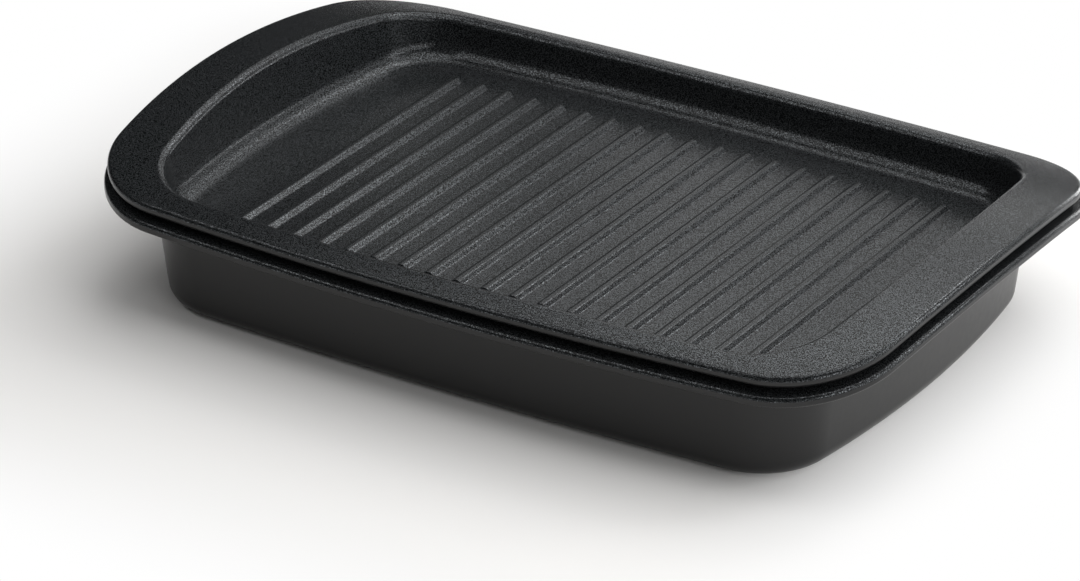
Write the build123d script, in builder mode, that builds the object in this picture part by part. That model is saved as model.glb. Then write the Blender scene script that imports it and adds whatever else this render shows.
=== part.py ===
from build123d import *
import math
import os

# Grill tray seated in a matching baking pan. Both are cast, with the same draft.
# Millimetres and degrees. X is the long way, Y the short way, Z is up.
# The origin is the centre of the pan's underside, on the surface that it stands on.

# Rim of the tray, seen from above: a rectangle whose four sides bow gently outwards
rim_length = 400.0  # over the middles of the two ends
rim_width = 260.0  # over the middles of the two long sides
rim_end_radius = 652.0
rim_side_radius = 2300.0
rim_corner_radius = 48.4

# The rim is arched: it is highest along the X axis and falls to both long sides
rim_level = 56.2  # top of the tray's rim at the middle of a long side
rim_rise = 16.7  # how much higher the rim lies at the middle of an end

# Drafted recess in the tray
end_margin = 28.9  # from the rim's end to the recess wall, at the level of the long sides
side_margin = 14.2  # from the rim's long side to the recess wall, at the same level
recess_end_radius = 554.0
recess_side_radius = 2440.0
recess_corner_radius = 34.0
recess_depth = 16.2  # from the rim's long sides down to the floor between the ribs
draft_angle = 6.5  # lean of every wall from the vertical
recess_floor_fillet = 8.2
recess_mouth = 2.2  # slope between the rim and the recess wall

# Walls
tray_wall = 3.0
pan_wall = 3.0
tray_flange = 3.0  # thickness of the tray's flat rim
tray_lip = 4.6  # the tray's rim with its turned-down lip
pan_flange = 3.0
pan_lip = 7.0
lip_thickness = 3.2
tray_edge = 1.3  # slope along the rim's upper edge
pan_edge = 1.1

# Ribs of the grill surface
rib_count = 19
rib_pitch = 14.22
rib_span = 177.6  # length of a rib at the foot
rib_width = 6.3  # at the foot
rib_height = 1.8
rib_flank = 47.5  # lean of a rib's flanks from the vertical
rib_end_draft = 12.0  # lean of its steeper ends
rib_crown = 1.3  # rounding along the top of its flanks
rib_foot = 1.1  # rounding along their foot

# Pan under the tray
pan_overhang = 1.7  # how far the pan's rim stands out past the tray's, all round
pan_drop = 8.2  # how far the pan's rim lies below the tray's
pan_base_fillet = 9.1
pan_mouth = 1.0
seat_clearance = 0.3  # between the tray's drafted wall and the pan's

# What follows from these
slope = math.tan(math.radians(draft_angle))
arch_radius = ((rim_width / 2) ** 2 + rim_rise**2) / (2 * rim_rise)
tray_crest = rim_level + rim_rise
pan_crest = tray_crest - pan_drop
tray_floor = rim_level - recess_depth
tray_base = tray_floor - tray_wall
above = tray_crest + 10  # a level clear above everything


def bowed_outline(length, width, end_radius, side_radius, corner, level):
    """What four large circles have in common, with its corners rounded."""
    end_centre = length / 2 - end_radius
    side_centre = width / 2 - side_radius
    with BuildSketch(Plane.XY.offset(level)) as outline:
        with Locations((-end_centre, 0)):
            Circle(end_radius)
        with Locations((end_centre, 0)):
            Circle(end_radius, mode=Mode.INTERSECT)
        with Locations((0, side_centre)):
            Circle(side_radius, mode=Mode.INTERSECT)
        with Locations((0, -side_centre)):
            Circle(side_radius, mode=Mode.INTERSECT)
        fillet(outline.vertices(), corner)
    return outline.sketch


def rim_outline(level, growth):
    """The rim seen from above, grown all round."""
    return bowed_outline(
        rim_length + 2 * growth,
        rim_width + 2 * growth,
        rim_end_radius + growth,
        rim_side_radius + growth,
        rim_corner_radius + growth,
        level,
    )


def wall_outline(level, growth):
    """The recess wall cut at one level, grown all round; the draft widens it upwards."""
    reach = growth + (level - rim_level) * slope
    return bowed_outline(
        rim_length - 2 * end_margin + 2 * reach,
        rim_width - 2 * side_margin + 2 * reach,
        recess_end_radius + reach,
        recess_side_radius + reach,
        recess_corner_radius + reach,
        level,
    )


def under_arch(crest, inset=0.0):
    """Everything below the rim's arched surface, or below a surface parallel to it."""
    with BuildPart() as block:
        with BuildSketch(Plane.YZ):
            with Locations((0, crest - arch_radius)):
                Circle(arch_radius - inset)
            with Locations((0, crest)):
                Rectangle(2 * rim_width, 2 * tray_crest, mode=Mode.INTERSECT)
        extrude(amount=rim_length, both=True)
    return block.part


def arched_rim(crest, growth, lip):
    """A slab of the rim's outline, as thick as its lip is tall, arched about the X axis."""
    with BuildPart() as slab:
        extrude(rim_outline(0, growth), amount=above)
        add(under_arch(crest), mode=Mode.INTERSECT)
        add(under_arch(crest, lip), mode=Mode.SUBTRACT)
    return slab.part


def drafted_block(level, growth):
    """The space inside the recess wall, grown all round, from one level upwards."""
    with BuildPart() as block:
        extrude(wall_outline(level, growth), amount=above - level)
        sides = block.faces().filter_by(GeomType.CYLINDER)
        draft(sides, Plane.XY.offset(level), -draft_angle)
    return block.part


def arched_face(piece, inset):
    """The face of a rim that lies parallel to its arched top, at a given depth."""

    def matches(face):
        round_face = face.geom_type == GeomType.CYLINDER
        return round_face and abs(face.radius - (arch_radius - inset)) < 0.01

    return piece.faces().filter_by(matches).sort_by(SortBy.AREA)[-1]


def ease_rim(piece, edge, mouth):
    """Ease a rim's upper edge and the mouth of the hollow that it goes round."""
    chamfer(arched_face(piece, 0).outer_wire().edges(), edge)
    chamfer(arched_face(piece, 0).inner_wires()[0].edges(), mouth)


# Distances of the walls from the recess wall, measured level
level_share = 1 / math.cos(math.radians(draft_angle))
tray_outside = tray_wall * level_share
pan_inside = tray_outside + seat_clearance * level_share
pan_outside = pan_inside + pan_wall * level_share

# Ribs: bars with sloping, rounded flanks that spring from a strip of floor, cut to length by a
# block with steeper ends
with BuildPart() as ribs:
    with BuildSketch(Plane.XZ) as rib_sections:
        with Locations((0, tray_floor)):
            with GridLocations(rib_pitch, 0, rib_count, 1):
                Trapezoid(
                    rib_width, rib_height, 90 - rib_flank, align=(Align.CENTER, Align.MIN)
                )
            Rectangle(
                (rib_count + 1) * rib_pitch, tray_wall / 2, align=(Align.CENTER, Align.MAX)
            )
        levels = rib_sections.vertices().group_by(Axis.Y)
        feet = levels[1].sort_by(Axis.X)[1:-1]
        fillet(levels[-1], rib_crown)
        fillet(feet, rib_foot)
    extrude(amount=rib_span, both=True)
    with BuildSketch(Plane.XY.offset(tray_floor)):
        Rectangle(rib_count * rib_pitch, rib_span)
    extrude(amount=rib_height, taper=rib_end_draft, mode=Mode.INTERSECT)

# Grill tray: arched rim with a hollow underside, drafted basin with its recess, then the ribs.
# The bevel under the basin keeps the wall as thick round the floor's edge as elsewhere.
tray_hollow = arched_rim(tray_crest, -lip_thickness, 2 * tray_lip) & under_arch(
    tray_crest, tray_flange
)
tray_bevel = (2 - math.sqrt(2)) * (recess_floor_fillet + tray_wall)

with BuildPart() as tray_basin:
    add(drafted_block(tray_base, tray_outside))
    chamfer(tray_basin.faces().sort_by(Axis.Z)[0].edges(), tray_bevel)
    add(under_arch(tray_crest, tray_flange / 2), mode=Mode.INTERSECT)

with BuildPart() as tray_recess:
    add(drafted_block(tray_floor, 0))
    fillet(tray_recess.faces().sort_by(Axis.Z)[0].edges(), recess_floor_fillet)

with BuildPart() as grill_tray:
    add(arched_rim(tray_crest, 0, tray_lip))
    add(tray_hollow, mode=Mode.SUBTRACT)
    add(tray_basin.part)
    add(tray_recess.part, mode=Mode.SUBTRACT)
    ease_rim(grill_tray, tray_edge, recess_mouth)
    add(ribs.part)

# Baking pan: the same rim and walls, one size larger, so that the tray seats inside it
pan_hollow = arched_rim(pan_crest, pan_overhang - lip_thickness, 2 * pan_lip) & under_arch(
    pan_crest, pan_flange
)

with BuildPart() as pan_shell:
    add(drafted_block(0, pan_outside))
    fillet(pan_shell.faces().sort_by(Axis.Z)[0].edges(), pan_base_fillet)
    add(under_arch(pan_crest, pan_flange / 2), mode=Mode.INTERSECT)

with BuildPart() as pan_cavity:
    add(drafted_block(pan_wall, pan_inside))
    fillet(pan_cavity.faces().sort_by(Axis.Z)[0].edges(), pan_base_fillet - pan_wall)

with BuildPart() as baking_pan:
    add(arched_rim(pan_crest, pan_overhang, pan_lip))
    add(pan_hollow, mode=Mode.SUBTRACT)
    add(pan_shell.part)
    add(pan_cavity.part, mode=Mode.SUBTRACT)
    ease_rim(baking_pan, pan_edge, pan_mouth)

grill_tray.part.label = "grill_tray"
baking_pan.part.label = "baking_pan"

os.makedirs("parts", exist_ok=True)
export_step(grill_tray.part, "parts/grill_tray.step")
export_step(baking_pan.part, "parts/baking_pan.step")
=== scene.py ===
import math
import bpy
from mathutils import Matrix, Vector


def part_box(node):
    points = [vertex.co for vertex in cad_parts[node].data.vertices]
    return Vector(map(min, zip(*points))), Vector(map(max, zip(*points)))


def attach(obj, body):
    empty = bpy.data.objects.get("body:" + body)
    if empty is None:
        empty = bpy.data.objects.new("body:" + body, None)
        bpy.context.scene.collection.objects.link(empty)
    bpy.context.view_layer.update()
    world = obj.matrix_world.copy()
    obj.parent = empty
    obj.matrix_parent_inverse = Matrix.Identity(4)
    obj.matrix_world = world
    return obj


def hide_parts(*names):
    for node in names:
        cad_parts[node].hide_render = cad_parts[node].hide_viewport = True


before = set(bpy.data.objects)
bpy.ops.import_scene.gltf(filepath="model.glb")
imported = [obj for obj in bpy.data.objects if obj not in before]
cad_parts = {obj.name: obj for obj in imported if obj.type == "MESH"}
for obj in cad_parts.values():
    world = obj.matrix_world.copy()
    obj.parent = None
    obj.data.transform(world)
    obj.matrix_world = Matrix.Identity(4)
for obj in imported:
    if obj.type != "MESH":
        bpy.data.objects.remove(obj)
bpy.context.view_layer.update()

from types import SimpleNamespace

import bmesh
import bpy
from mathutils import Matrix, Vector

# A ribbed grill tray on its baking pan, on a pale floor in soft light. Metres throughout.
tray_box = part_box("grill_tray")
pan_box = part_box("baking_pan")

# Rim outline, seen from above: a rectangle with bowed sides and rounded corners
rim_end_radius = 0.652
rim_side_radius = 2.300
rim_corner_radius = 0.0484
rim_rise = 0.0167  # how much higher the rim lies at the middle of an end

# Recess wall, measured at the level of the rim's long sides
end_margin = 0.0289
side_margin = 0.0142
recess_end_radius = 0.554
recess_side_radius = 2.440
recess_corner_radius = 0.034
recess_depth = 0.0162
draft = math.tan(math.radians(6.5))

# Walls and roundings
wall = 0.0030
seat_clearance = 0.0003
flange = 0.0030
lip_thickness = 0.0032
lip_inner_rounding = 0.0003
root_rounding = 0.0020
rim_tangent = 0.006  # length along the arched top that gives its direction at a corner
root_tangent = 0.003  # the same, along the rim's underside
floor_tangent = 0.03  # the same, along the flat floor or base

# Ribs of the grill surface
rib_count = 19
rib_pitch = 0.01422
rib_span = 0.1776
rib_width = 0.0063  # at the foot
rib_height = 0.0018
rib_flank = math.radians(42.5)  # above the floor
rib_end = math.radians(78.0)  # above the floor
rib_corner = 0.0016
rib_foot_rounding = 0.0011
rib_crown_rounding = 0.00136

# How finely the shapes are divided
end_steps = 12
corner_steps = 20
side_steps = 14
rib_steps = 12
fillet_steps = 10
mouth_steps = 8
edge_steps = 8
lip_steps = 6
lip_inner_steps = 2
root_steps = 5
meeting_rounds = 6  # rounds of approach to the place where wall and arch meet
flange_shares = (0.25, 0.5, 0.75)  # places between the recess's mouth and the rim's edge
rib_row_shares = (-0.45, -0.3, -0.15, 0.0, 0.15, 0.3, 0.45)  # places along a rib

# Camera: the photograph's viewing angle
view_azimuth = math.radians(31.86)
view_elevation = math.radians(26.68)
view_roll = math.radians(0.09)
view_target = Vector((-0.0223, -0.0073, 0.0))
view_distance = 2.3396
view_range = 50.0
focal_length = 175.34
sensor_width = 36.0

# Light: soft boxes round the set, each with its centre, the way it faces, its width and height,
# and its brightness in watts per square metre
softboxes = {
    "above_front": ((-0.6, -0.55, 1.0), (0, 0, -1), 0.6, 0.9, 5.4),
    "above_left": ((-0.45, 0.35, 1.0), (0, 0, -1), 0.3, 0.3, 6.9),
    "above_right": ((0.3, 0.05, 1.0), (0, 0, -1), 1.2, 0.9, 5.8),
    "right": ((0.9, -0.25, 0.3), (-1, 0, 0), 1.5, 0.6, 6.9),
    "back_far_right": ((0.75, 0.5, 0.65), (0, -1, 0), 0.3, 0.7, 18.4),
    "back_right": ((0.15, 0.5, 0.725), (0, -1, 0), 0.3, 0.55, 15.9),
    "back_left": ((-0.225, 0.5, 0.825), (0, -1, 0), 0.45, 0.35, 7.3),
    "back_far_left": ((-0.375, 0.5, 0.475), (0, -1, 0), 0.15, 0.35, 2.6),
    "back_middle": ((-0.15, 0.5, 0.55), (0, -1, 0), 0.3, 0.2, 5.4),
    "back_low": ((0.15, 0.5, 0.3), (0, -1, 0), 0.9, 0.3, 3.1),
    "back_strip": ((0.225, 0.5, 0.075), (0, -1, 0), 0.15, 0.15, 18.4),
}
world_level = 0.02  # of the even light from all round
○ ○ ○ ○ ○
▶ **What you are asked to do**
Transcribe the lines above from the one with "ease_rim(grill_tray, tray_edge, recess_mouth)" through the one with "obj.matrix_world = Matrix.Identity(4)". Include both ends and leave out every other line.

▶ **Written answer**
    ease_rim(grill_tray, tray_edge, recess_mouth)
    add(ribs.part)

# Baking pan: the same rim and walls, one size larger, so that the tray seats inside it
pan_hollow = arched_rim(pan_crest, pan_overhang - lip_thickness, 2 * pan_lip) & under_arch(
    pan_crest, pan_flange
)

with BuildPart() as pan_shell:
    add(drafted_block(0, pan_outside))
    fillet(pan_shell.faces().sort_by(Axis.Z)[0].edges(), pan_base_fillet)
    add(under_arch(pan_crest, pan_flange / 2), mode=Mode.INTERSECT)

with BuildPart() as pan_cavity:
    add(drafted_block(pan_wall, pan_inside))
    fillet(pan_cavity.faces().sort_by(Axis.Z)[0].edges(), pan_base_fillet - pan_wall)

with BuildPart() as baking_pan:
    add(arched_rim(pan_crest, pan_overhang, pan_lip))
    add(pan_hollow, mode=Mode.SUBTRACT)
    add(pan_shell.part)
    add(pan_cavity.part, mode=Mode.SUBTRACT)
    ease_rim(baking_pan, pan_edge, pan_mouth)

grill_tray.part.label = "grill_tray"
baking_pan.part.label = "baking_pan"

os.makedirs("parts", exist_ok=True)
export_step(grill_tray.part, "parts/grill_tray.step")
export_step(baking_pan.part, "parts/baking_pan.step")
=== scene.py ===
import math
import bpy
from mathutils import Matrix, Vector


def part_box(node):
    points = [vertex.co for vertex in cad_parts[node].data.vertices]
    return Vector(map(min, zip(*points))), Vector(map(max, zip(*points)))


def attach(obj, body):
    empty = bpy.data.objects.get("body:" + body)
    if empty is None:
        empty = bpy.data.objects.new("body:" + body, None)
        bpy.context.scene.collection.objects.link(empty)
    bpy.context.view_layer.update()
    world = obj.matrix_world.copy()
    obj.parent = empty
    obj.matrix_parent_inverse = Matrix.Identity(4)
    obj.matrix_world = world
    return obj


def hide_parts(*names):
    for node in names:
        cad_parts[node].hide_render = cad_parts[node].hide_viewport = True


before = set(bpy.data.objects)
bpy.ops.import_scene.gltf(filepath="model.glb")
imported = [obj for obj in bpy.data.objects if obj not in before]
cad_parts = {obj.name: obj for obj in imported if obj.type == "MESH"}
for obj in cad_parts.values():
    world = obj.matrix_world.copy()
    obj.parent = None
    obj.data.transform(world)
    obj.matrix_world = Matrix.Identity(4)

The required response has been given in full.